■ WHAT IS EXPECTED: All entries must be extracted exactly, with nothing added or dropped.

■ Entries with model source code:
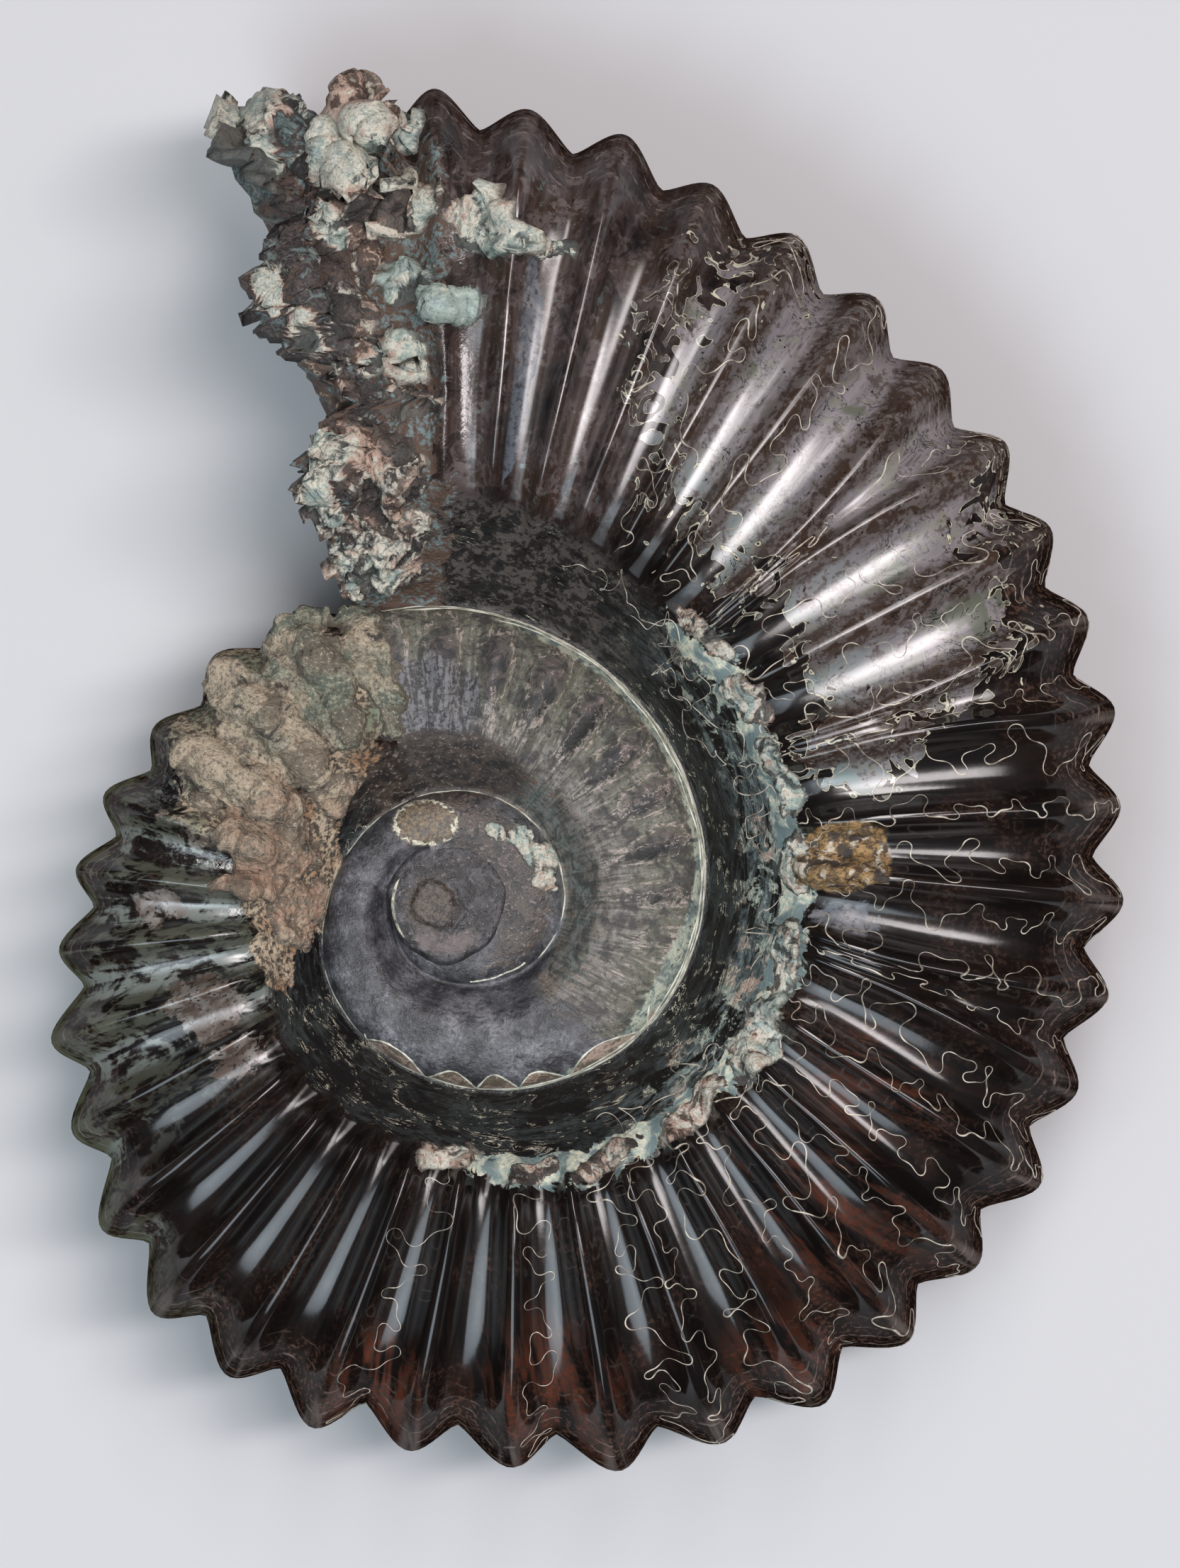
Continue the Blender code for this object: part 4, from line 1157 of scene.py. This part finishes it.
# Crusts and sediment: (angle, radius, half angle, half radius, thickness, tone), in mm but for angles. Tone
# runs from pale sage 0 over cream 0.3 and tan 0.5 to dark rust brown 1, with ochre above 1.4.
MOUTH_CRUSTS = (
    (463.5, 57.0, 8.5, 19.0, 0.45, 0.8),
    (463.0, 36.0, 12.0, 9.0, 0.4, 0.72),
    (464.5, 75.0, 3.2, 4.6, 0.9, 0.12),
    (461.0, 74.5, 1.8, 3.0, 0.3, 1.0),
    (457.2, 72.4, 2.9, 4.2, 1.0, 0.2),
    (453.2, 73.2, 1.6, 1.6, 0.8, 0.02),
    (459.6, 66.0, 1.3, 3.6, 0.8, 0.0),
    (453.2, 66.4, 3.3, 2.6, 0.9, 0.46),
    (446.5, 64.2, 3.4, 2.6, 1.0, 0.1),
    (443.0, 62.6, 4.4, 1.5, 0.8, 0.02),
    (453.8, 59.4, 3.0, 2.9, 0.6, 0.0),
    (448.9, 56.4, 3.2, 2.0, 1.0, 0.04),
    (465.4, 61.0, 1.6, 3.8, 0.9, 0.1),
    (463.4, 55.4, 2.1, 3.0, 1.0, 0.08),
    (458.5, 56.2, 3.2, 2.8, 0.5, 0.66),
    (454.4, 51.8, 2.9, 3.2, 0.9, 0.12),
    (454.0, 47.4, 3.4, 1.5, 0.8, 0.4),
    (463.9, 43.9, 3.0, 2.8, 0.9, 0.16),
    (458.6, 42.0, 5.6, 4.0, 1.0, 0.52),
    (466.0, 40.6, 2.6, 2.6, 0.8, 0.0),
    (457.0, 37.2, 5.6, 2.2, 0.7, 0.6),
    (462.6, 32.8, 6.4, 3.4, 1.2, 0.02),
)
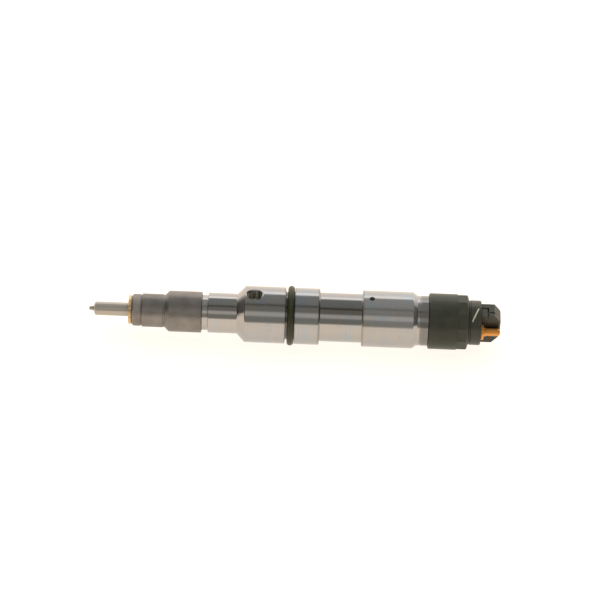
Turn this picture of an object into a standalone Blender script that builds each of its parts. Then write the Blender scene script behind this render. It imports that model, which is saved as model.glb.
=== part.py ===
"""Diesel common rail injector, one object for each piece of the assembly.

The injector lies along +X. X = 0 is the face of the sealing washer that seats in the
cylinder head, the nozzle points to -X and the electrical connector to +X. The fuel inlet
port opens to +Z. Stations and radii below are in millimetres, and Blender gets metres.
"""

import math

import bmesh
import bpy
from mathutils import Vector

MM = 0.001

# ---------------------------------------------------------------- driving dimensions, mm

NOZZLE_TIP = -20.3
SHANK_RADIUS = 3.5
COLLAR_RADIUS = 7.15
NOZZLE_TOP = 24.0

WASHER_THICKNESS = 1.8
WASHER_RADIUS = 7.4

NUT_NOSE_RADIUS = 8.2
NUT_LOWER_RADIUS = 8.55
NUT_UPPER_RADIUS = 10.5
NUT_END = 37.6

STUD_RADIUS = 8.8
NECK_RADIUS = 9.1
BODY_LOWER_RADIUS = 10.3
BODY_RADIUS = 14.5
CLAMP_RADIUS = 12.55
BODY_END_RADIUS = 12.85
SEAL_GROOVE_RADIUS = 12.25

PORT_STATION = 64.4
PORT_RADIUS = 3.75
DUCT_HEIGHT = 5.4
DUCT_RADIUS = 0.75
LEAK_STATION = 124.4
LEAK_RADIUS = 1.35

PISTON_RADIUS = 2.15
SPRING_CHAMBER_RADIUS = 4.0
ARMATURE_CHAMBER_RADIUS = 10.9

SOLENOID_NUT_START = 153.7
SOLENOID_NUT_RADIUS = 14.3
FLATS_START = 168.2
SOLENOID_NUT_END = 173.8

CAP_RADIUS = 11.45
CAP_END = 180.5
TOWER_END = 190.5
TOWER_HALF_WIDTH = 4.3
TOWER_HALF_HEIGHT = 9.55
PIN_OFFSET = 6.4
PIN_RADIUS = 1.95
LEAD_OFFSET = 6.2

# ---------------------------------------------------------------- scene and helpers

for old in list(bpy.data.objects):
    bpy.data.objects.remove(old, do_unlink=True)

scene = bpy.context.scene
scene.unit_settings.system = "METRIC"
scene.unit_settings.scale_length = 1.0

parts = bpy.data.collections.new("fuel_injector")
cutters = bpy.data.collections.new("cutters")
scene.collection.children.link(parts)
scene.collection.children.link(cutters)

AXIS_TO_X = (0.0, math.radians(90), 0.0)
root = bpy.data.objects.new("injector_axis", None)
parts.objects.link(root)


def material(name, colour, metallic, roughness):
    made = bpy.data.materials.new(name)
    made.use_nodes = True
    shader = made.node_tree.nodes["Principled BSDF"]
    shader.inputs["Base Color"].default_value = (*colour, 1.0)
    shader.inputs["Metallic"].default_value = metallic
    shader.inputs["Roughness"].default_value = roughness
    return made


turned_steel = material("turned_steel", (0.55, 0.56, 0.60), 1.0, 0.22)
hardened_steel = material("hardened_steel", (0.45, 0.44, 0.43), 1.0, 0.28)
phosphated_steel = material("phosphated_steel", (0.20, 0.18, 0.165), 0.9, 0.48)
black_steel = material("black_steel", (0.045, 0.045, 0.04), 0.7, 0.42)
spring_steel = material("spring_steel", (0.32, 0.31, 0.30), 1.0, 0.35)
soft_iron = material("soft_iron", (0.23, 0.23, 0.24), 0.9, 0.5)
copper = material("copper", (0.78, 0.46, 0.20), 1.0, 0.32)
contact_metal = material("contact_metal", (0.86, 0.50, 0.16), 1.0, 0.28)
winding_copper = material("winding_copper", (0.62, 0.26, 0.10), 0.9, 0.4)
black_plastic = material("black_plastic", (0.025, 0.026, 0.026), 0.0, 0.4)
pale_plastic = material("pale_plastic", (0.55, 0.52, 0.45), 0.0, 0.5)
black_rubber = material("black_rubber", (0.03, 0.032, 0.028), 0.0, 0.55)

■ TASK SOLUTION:
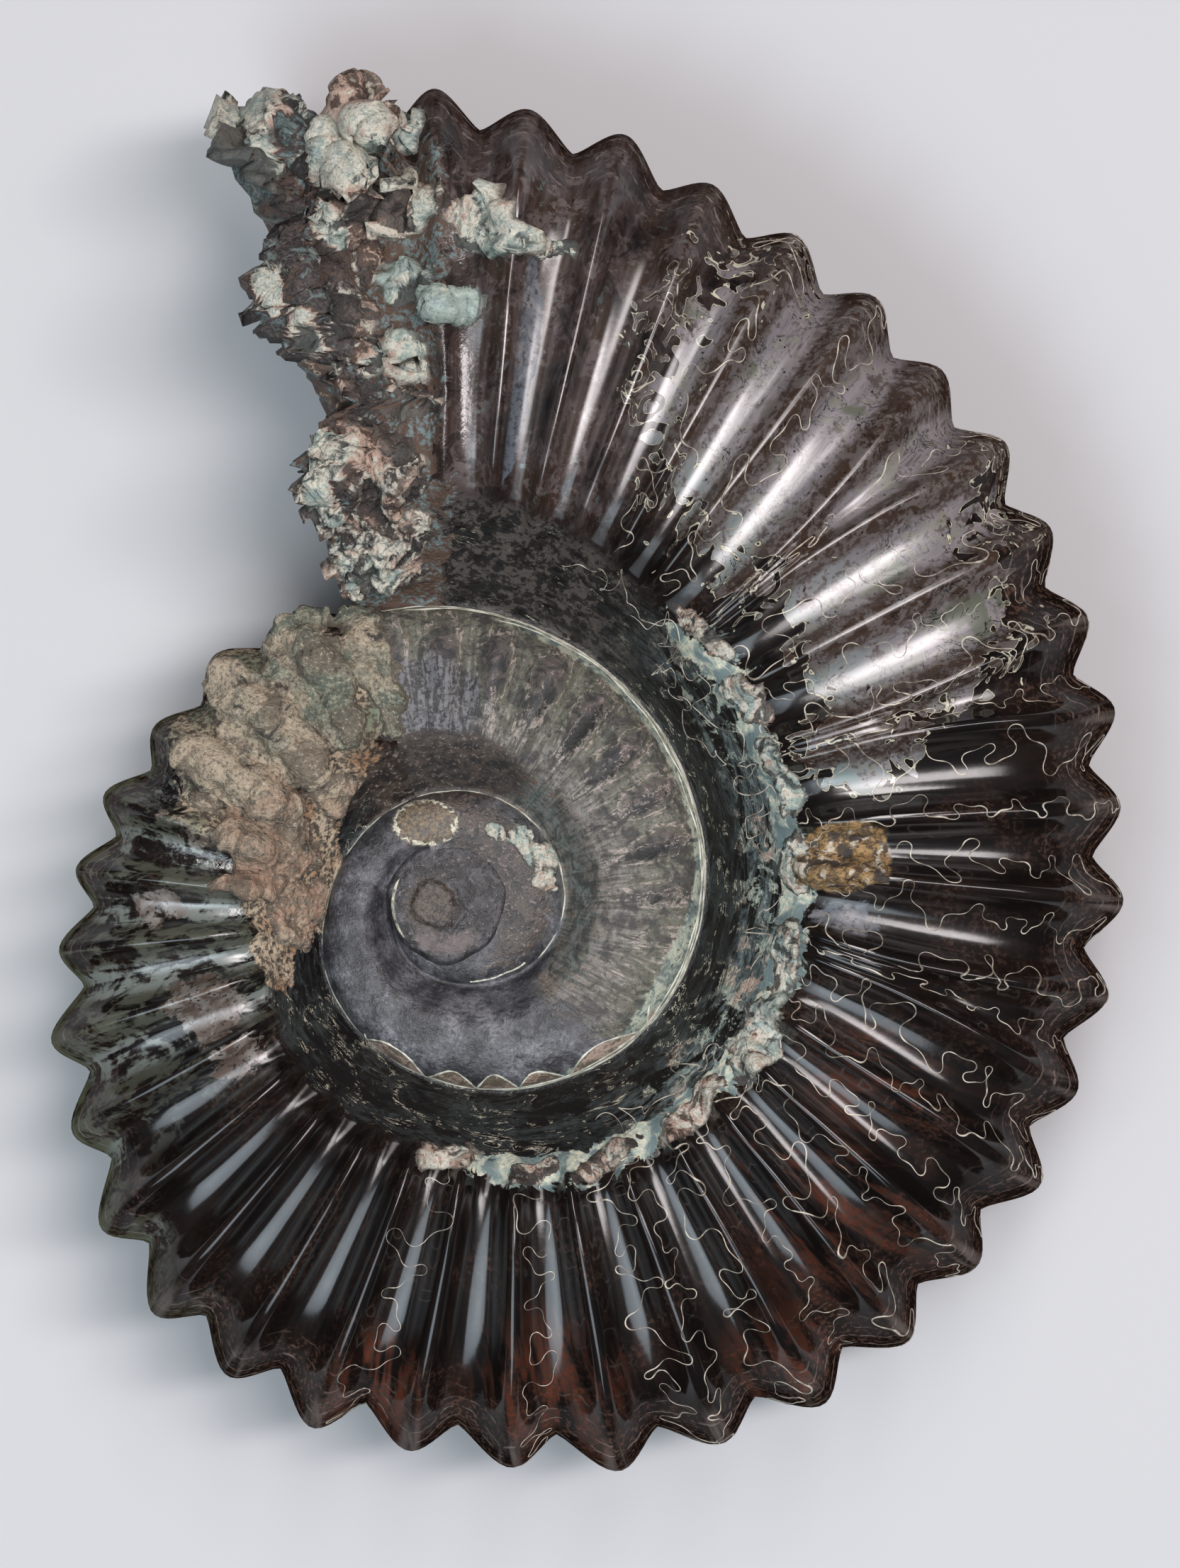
Continue the Blender code for this object: part 4, from line 1157 of scene.py. This part finishes it.
# Crusts and sediment: (angle, radius, half angle, half radius, thickness, tone), in mm but for angles. Tone
# runs from pale sage 0 over cream 0.3 and tan 0.5 to dark rust brown 1, with ochre above 1.4.
MOUTH_CRUSTS = (
    (463.5, 57.0, 8.5, 19.0, 0.45, 0.8),
    (463.0, 36.0, 12.0, 9.0, 0.4, 0.72),
    (464.5, 75.0, 3.2, 4.6, 0.9, 0.12),
    (461.0, 74.5, 1.8, 3.0, 0.3, 1.0),
    (457.2, 72.4, 2.9, 4.2, 1.0, 0.2),
    (453.2, 73.2, 1.6, 1.6, 0.8, 0.02),
    (459.6, 66.0, 1.3, 3.6, 0.8, 0.0),
    (453.2, 66.4, 3.3, 2.6, 0.9, 0.46),
    (446.5, 64.2, 3.4, 2.6, 1.0, 0.1),
    (443.0, 62.6, 4.4, 1.5, 0.8, 0.02),
    (453.8, 59.4, 3.0, 2.9, 0.6, 0.0),
    (448.9, 56.4, 3.2, 2.0, 1.0, 0.04),
    (465.4, 61.0, 1.6, 3.8, 0.9, 0.1),
    (463.4, 55.4, 2.1, 3.0, 1.0, 0.08),
    (458.5, 56.2, 3.2, 2.8, 0.5, 0.66),
    (454.4, 51.8, 2.9, 3.2, 0.9, 0.12),
    (454.0, 47.4, 3.4, 1.5, 0.8, 0.4),
    (463.9, 43.9, 3.0, 2.8, 0.9, 0.16),
    (458.6, 42.0, 5.6, 4.0, 1.0, 0.52),
    (466.0, 40.6, 2.6, 2.6, 0.8, 0.0),
    (457.0, 37.2, 5.6, 2.2, 0.7, 0.6),
    (462.6, 32.8, 6.4, 3.4, 1.2, 0.02),
)
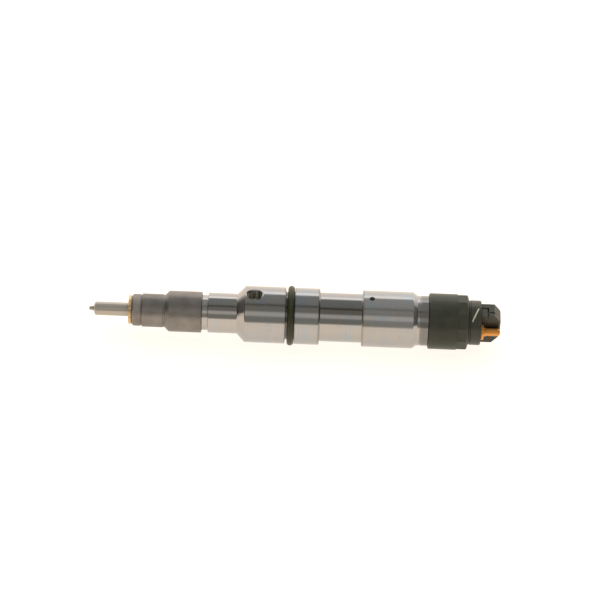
Turn this picture of an object into a standalone Blender script that builds each of its parts. Then write the Blender scene script behind this render. It imports that model, which is saved as model.glb.
=== part.py ===
"""Diesel common rail injector, one object for each piece of the assembly.

The injector lies along +X. X = 0 is the face of the sealing washer that seats in the
cylinder head, the nozzle points to -X and the electrical connector to +X. The fuel inlet
port opens to +Z. Stations and radii below are in millimetres, and Blender gets metres.
"""

import math

import bmesh
import bpy
from mathutils import Vector

MM = 0.001

# ---------------------------------------------------------------- driving dimensions, mm

NOZZLE_TIP = -20.3
SHANK_RADIUS = 3.5
COLLAR_RADIUS = 7.15
NOZZLE_TOP = 24.0

WASHER_THICKNESS = 1.8
WASHER_RADIUS = 7.4

NUT_NOSE_RADIUS = 8.2
NUT_LOWER_RADIUS = 8.55
NUT_UPPER_RADIUS = 10.5
NUT_END = 37.6

STUD_RADIUS = 8.8
NECK_RADIUS = 9.1
BODY_LOWER_RADIUS = 10.3
BODY_RADIUS = 14.5
CLAMP_RADIUS = 12.55
BODY_END_RADIUS = 12.85
SEAL_GROOVE_RADIUS = 12.25

PORT_STATION = 64.4
PORT_RADIUS = 3.75
DUCT_HEIGHT = 5.4
DUCT_RADIUS = 0.75
LEAK_STATION = 124.4
LEAK_RADIUS = 1.35

PISTON_RADIUS = 2.15
SPRING_CHAMBER_RADIUS = 4.0
ARMATURE_CHAMBER_RADIUS = 10.9

SOLENOID_NUT_START = 153.7
SOLENOID_NUT_RADIUS = 14.3
FLATS_START = 168.2
SOLENOID_NUT_END = 173.8

CAP_RADIUS = 11.45
CAP_END = 180.5
TOWER_END = 190.5
TOWER_HALF_WIDTH = 4.3
TOWER_HALF_HEIGHT = 9.55
PIN_OFFSET = 6.4
PIN_RADIUS = 1.95
LEAD_OFFSET = 6.2

# ---------------------------------------------------------------- scene and helpers

for old in list(bpy.data.objects):
    bpy.data.objects.remove(old, do_unlink=True)

scene = bpy.context.scene
scene.unit_settings.system = "METRIC"
scene.unit_settings.scale_length = 1.0

parts = bpy.data.collections.new("fuel_injector")
cutters = bpy.data.collections.new("cutters")
scene.collection.children.link(parts)
scene.collection.children.link(cutters)

AXIS_TO_X = (0.0, math.radians(90), 0.0)
root = bpy.data.objects.new("injector_axis", None)
parts.objects.link(root)


def material(name, colour, metallic, roughness):
    made = bpy.data.materials.new(name)
    made.use_nodes = True
    shader = made.node_tree.nodes["Principled BSDF"]
    shader.inputs["Base Color"].default_value = (*colour, 1.0)
    shader.inputs["Metallic"].default_value = metallic
    shader.inputs["Roughness"].default_value = roughness
    return made


turned_steel = material("turned_steel", (0.55, 0.56, 0.60), 1.0, 0.22)
hardened_steel = material("hardened_steel", (0.45, 0.44, 0.43), 1.0, 0.28)
phosphated_steel = material("phosphated_steel", (0.20, 0.18, 0.165), 0.9, 0.48)
black_steel = material("black_steel", (0.045, 0.045, 0.04), 0.7, 0.42)
spring_steel = material("spring_steel", (0.32, 0.31, 0.30), 1.0, 0.35)
soft_iron = material("soft_iron", (0.23, 0.23, 0.24), 0.9, 0.5)
copper = material("copper", (0.78, 0.46, 0.20), 1.0, 0.32)
contact_metal = material("contact_metal", (0.86, 0.50, 0.16), 1.0, 0.28)
winding_copper = material("winding_copper", (0.62, 0.26, 0.10), 0.9, 0.4)
black_plastic = material("black_plastic", (0.025, 0.026, 0.026), 0.0, 0.4)
pale_plastic = material("pale_plastic", (0.55, 0.52, 0.45), 0.0, 0.5)
black_rubber = material("black_rubber", (0.03, 0.032, 0.028), 0.0, 0.55)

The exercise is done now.